Dataset records:
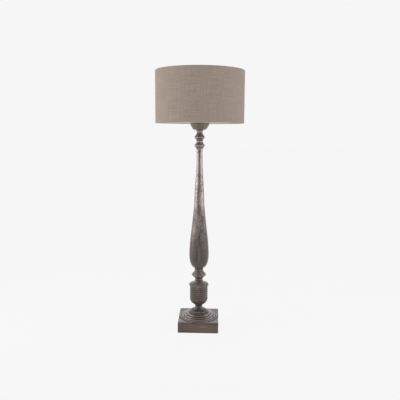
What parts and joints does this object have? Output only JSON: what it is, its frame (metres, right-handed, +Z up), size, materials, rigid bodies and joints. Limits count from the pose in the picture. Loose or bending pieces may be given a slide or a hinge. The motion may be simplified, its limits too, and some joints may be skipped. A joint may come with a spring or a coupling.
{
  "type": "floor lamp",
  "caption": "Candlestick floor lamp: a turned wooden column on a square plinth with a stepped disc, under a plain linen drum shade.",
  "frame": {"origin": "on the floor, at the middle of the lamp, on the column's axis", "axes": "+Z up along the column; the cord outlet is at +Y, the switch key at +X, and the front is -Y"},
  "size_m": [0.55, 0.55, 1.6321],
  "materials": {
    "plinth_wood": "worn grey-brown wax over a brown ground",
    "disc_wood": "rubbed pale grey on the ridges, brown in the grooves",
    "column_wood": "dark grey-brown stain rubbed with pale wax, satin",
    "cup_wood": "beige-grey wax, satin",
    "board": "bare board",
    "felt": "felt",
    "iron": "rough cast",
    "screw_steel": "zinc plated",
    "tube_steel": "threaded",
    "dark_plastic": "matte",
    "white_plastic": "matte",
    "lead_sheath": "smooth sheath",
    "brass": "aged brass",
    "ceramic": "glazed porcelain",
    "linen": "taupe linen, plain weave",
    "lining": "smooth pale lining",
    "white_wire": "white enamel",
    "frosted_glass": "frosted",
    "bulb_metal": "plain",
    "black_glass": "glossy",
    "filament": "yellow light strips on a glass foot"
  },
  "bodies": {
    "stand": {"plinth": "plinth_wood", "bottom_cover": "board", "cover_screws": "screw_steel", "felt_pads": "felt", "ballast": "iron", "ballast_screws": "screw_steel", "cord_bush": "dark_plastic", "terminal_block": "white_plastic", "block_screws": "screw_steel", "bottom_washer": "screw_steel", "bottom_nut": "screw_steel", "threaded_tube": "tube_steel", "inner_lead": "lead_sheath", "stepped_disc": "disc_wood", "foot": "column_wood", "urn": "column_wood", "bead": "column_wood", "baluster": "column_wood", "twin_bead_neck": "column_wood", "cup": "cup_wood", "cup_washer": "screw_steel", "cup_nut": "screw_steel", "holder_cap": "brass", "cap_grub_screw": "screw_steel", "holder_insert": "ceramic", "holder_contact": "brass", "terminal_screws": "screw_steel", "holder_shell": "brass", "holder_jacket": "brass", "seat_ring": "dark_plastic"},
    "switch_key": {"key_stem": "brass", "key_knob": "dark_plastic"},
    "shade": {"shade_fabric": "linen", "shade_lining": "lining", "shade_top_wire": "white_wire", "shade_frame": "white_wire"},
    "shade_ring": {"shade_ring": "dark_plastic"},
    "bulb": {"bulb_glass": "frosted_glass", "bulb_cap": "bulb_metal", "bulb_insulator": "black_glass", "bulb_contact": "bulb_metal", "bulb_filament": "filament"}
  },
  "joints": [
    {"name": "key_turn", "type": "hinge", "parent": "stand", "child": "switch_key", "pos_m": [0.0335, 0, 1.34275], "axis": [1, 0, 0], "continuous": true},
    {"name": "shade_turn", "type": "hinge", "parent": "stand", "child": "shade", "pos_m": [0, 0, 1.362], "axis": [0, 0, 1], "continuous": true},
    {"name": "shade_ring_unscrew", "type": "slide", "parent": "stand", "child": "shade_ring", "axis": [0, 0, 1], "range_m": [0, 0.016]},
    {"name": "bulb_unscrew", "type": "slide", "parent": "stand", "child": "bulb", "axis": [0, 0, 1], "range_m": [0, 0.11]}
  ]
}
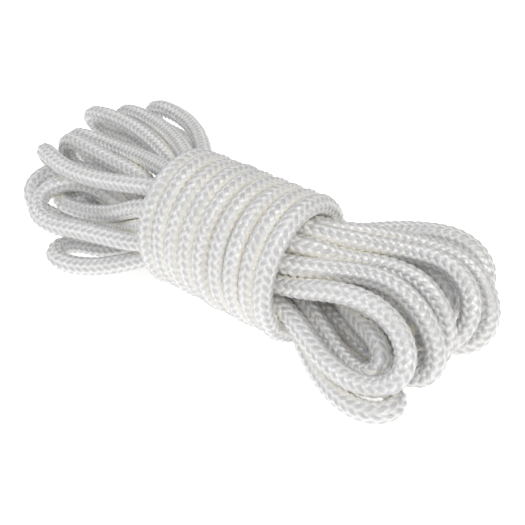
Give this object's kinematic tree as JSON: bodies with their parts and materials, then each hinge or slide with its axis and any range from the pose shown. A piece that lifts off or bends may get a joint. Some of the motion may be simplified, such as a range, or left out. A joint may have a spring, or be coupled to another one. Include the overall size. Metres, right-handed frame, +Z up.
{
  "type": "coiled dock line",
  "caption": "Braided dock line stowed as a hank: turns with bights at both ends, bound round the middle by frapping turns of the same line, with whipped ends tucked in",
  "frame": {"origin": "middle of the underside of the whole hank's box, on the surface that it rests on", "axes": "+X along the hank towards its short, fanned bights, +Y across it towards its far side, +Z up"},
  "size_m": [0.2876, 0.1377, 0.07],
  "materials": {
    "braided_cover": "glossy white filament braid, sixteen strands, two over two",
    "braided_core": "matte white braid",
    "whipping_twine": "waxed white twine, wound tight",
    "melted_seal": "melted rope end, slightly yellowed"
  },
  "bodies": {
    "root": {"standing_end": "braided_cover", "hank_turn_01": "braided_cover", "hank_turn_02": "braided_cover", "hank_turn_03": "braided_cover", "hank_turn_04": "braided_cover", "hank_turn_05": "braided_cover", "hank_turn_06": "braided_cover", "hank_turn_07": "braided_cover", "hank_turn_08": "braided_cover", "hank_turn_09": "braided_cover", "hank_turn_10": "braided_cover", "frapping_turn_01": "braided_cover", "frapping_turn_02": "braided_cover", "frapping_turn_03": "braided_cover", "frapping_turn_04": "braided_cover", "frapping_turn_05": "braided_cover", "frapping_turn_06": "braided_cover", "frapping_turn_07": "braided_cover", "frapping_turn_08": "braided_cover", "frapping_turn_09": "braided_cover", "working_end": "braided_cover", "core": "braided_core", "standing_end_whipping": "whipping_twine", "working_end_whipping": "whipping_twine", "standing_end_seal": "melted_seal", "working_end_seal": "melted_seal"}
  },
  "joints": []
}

What is required: Output the entries verbatim.

In response:
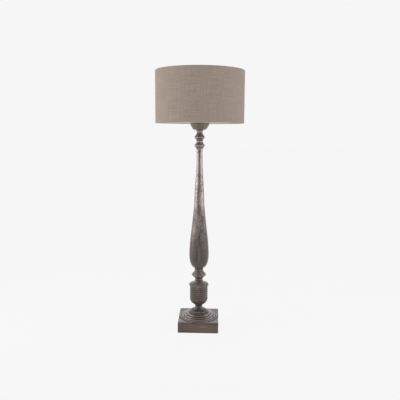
What parts and joints does this object have? Output only JSON: what it is, its frame (metres, right-handed, +Z up), size, materials, rigid bodies and joints. Limits count from the pose in the picture. Loose or bending pieces may be given a slide or a hinge. The motion may be simplified, its limits too, and some joints may be skipped. A joint may come with a spring or a coupling.
{
  "type": "floor lamp",
  "caption": "Candlestick floor lamp: a turned wooden column on a square plinth with a stepped disc, under a plain linen drum shade.",
  "frame": {"origin": "on the floor, at the middle of the lamp, on the column's axis", "axes": "+Z up along the column; the cord outlet is at +Y, the switch key at +X, and the front is -Y"},
  "size_m": [0.55, 0.55, 1.6321],
  "materials": {
    "plinth_wood": "worn grey-brown wax over a brown ground",
    "disc_wood": "rubbed pale grey on the ridges, brown in the grooves",
    "column_wood": "dark grey-brown stain rubbed with pale wax, satin",
    "cup_wood": "beige-grey wax, satin",
    "board": "bare board",
    "felt": "felt",
    "iron": "rough cast",
    "screw_steel": "zinc plated",
    "tube_steel": "threaded",
    "dark_plastic": "matte",
    "white_plastic": "matte",
    "lead_sheath": "smooth sheath",
    "brass": "aged brass",
    "ceramic": "glazed porcelain",
    "linen": "taupe linen, plain weave",
    "lining": "smooth pale lining",
    "white_wire": "white enamel",
    "frosted_glass": "frosted",
    "bulb_metal": "plain",
    "black_glass": "glossy",
    "filament": "yellow light strips on a glass foot"
  },
  "bodies": {
    "stand": {"plinth": "plinth_wood", "bottom_cover": "board", "cover_screws": "screw_steel", "felt_pads": "felt", "ballast": "iron", "ballast_screws": "screw_steel", "cord_bush": "dark_plastic", "terminal_block": "white_plastic", "block_screws": "screw_steel", "bottom_washer": "screw_steel", "bottom_nut": "screw_steel", "threaded_tube": "tube_steel", "inner_lead": "lead_sheath", "stepped_disc": "disc_wood", "foot": "column_wood", "urn": "column_wood", "bead": "column_wood", "baluster": "column_wood", "twin_bead_neck": "column_wood", "cup": "cup_wood", "cup_washer": "screw_steel", "cup_nut": "screw_steel", "holder_cap": "brass", "cap_grub_screw": "screw_steel", "holder_insert": "ceramic", "holder_contact": "brass", "terminal_screws": "screw_steel", "holder_shell": "brass", "holder_jacket": "brass", "seat_ring": "dark_plastic"},
    "switch_key": {"key_stem": "brass", "key_knob": "dark_plastic"},
    "shade": {"shade_fabric": "linen", "shade_lining": "lining", "shade_top_wire": "white_wire", "shade_frame": "white_wire"},
    "shade_ring": {"shade_ring": "dark_plastic"},
    "bulb": {"bulb_glass": "frosted_glass", "bulb_cap": "bulb_metal", "bulb_insulator": "black_glass", "bulb_contact": "bulb_metal", "bulb_filament": "filament"}
  },
  "joints": [
    {"name": "key_turn", "type": "hinge", "parent": "stand", "child": "switch_key", "pos_m": [0.0335, 0, 1.34275], "axis": [1, 0, 0], "continuous": true},
    {"name": "shade_turn", "type": "hinge", "parent": "stand", "child": "shade", "pos_m": [0, 0, 1.362], "axis": [0, 0, 1], "continuous": true},
    {"name": "shade_ring_unscrew", "type": "slide", "parent": "stand", "child": "shade_ring", "axis": [0, 0, 1], "range_m": [0, 0.016]},
    {"name": "bulb_unscrew", "type": "slide", "parent": "stand", "child": "bulb", "axis": [0, 0, 1], "range_m": [0, 0.11]}
  ]
}
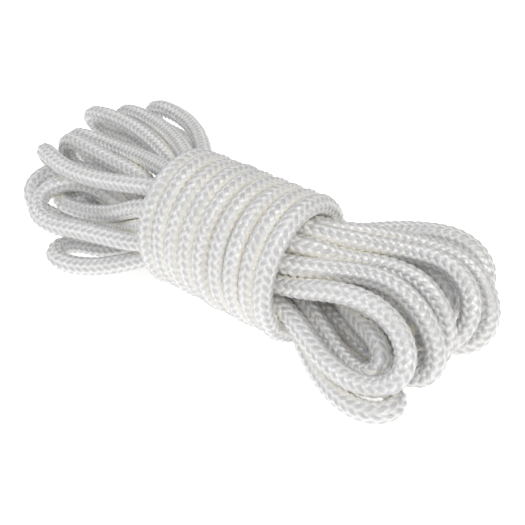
Give this object's kinematic tree as JSON: bodies with their parts and materials, then each hinge or slide with its axis and any range from the pose shown. A piece that lifts off or bends may get a joint. Some of the motion may be simplified, such as a range, or left out. A joint may have a spring, or be coupled to another one. Include the overall size. Metres, right-handed frame, +Z up.
{
  "type": "coiled dock line",
  "caption": "Braided dock line stowed as a hank: turns with bights at both ends, bound round the middle by frapping turns of the same line, with whipped ends tucked in",
  "frame": {"origin": "middle of the underside of the whole hank's box, on the surface that it rests on", "axes": "+X along the hank towards its short, fanned bights, +Y across it towards its far side, +Z up"},
  "size_m": [0.2876, 0.1377, 0.07],
  "materials": {
    "braided_cover": "glossy white filament braid, sixteen strands, two over two",
    "braided_core": "matte white braid",
    "whipping_twine": "waxed white twine, wound tight",
    "melted_seal": "melted rope end, slightly yellowed"
  },
  "bodies": {
    "root": {"standing_end": "braided_cover", "hank_turn_01": "braided_cover", "hank_turn_02": "braided_cover", "hank_turn_03": "braided_cover", "hank_turn_04": "braided_cover", "hank_turn_05": "braided_cover", "hank_turn_06": "braided_cover", "hank_turn_07": "braided_cover", "hank_turn_08": "braided_cover", "hank_turn_09": "braided_cover", "hank_turn_10": "braided_cover", "frapping_turn_01": "braided_cover", "frapping_turn_02": "braided_cover", "frapping_turn_03": "braided_cover", "frapping_turn_04": "braided_cover", "frapping_turn_05": "braided_cover", "frapping_turn_06": "braided_cover", "frapping_turn_07": "braided_cover", "frapping_turn_08": "braided_cover", "frapping_turn_09": "braided_cover", "working_end": "braided_cover", "core": "braided_core", "standing_end_whipping": "whipping_twine", "working_end_whipping": "whipping_twine", "standing_end_seal": "melted_seal", "working_end_seal": "melted_seal"}
  },
  "joints": []
}